Continuous data can be treated similarly if it is quantized to a fixed precision.

By ignoring the order of a collection of 10 integers uniformly from 0 to 255, we destroy at least 6 bits of information, or 7.5%. We can also find an upper bound of the information destroyed by looking at the number of possible mappings.

Example: If all 10 values from 0 to 255 in the above example were unique, then one unordered set of numbers could be the unordered version of any one of 10!, or 3,268,800 tuples with equal likelihood. log2 of 10! is approximately 21.791, so the information lost from ignoring ordering cannot be more than 21.8.

Also, not every element is unique, so for many cases there are fewer than 10! tuples mapping to an unordered set. An extreme case where all the values are the same, no information is lost by ignoring the order.
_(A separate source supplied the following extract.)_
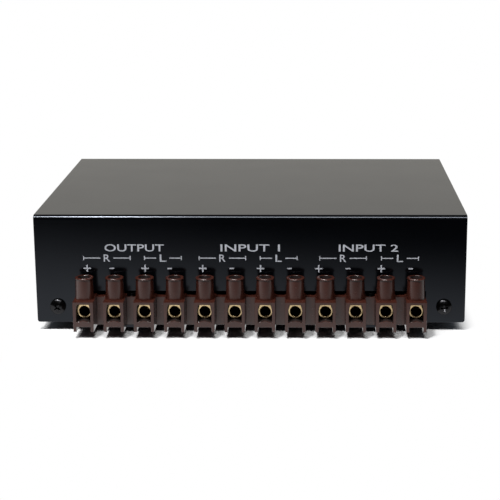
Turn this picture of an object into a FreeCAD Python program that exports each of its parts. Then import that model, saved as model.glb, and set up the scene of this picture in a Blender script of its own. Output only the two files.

Finding the distribution of the number of bits lost to ordering is tedious, but we can approximate it with a Monte Carlo Simulation

R-code (Version 2.14.1)

set.seed(12345)   # arbitrary seed for reproducability
Nruns = 100000   # sets the number of runs
bitslost = rep(NA,Nruns)  # records the number of bits lost in each case
l2fac10 = log2(factorial(10))   # bits lost with all unique elements

for(k in 1:Nruns)  # for each run...
{
 tuple = floor(runif(n=10) * 256)    # generate a 10-tuple, discrete unif[0,255] 
 tab = table(tuple)   # get the number of instances of each value
 bitslost[k] = l2fac10 - log2(prod(factorial(tab)))   #calucates log2 of # of mappings
}

#output
summary(bitslost)
table(bitslost)


I got the following results:

  Min. 1st Qu.  Median    Mean 3rd Qu.    Max. 
  17.21   21.79   21.79   21.61   21.79   21.79


Bits Lost Relative Frequency
17.206 .00003
18.206 .00008
18.791 .00018
19.206 .00165
19.791 .00866
20.791 .15426
21.791 .83514


Steven K. Thompson and George A. F. Seber, 1996, Adaptive Sampling, Wiley.

Thomas M. Cover and Joy A. Thomas, 2006, Elements of Information Theory, Wiley, 2nd ed.